Intrinsic formulation of KKT conditions and constraint qualifications on smooth manifolds

TL;DR

This paper extends the classical KKT conditions and constraint qualifications to optimization problems on smooth manifolds, establishing their relationships and implications in a geometric setting.

Contribution

It formulates KKT conditions and various constraint qualifications on smooth manifolds, paralleling Euclidean results and providing a numerical example on the sphere.

Findings

KKT conditions are valid under Guignard qualification on manifolds

Chain of implications among constraint qualifications is established

Numerical example demonstrates the theory on the Riemannian sphere

Abstract

Karush-Kuhn-Tucker (KKT) conditions for equality and inequality constrained optimization problems on smooth manifolds are formulated.

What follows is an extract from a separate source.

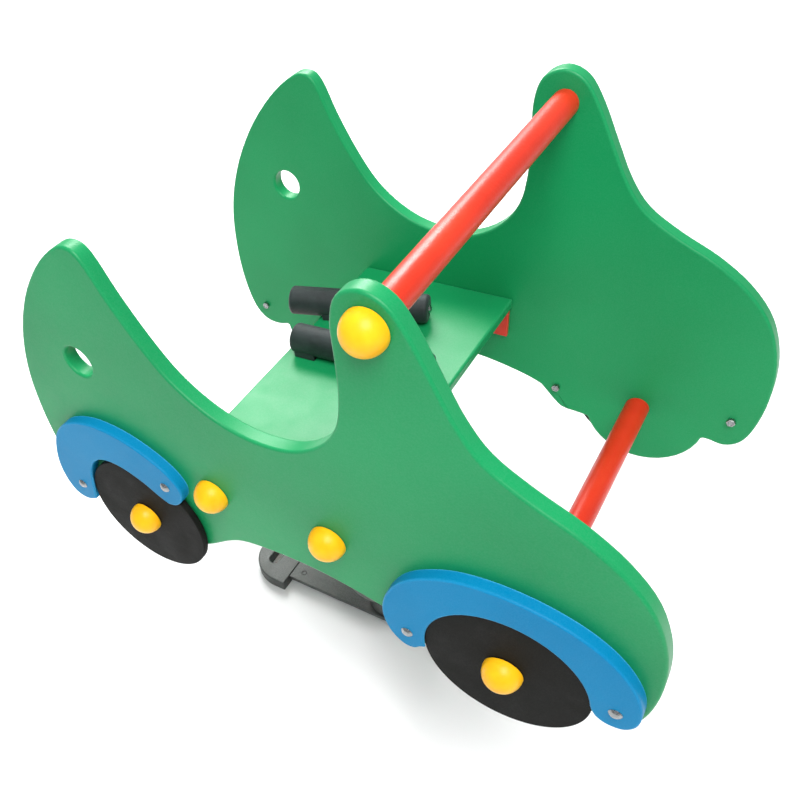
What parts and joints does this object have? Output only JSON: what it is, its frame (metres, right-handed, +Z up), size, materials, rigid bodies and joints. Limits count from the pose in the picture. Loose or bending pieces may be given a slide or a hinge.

Under the Guignard constraint qualification, local minimizers are shown to admit Lagrange multipliers. The linear independence, Mangasarian-Fromovitz, and Abadie constraint qualifications are also formulated, and the chain "LICQ implies MFCQ implies ACQ implies GCQ" is proved. Moreover, classical connections between these constraint qualifications and the set of Lagrange multipliers are established, which parallel the results in Euclidean space. The constrained Riemannian center of mass on the sphere serves as an illustrating numerical example.